Return every line below in which "each" appears.
-- Begin Available data --
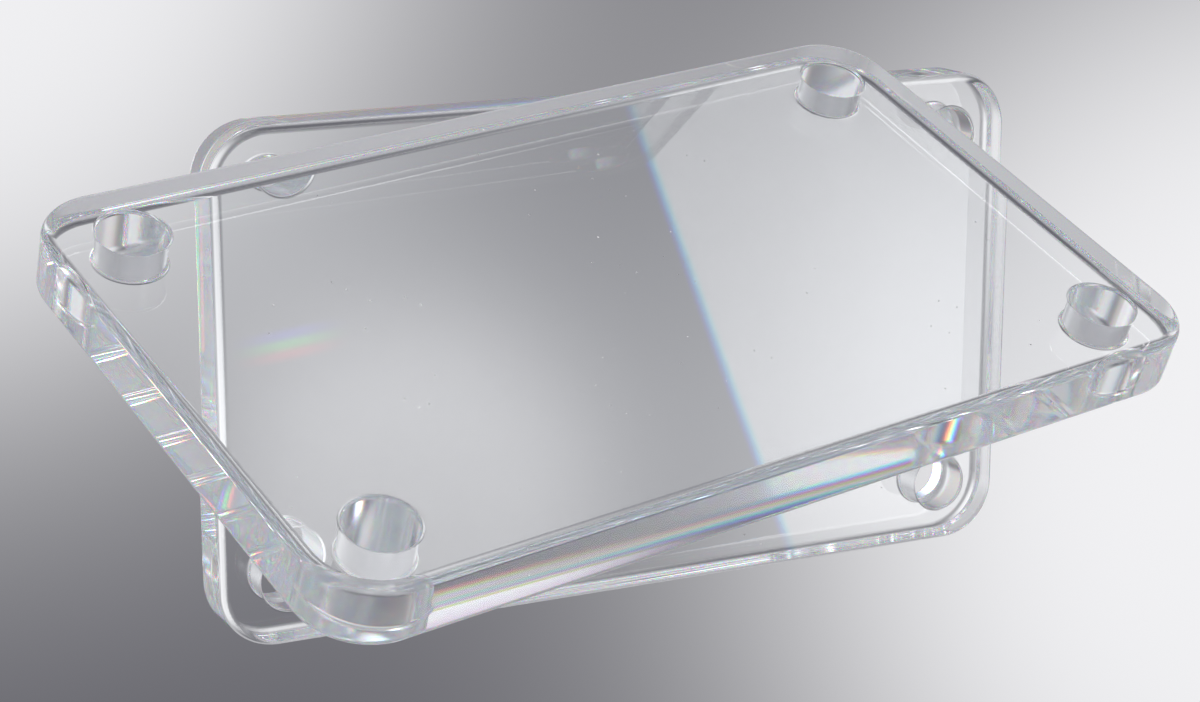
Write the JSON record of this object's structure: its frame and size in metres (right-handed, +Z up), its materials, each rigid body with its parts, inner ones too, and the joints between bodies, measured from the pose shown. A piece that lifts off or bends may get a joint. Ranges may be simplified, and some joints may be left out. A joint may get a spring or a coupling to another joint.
{
  "type": "pair of clear acrylic mounting plates",
  "caption": "Thick clear acrylic plates with rounded corners, polished rims and a round hole near each corner: one upright, one sloping in front of it.",
  "frame": {"origin": "centre of the upright plate: the middle of its four-hole pattern, halfway through its thickness", "axes": "+X along the upright plate's long side, +Z up, -Y towards the sloping plate"},
  "size_m": [0.1896, 0.1261, 0.0956],
  "materials": {
    "clear_acrylic": "polished"
  },
  "bodies": {
    "body": {"upright_plate": "clear_acrylic"},
    "sloping": {"sloping_plate": "clear_acrylic"}
  },
  "joints": [
    {"name": "plates_apart", "type": "slide", "parent": "body", "child": "sloping", "axis": [0, -1, 0], "range_m": [-0.016, 0.12]}
  ]
}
-- End Available data --
### [Completed exercise]
Write the JSON record of this object's structure: its frame and size in metres (right-handed, +Z up), its materials, each rigid body with its parts, inner ones too, and the joints between bodies, measured from the pose shown. A piece that lifts off or bends may get a joint. Ranges may be simplified, and some joints may be left out. A joint may get a spring or a coupling to another joint.
  "caption": "Thick clear acrylic plates with rounded corners, polished rims and a round hole near each corner: one upright, one sloping in front of it.",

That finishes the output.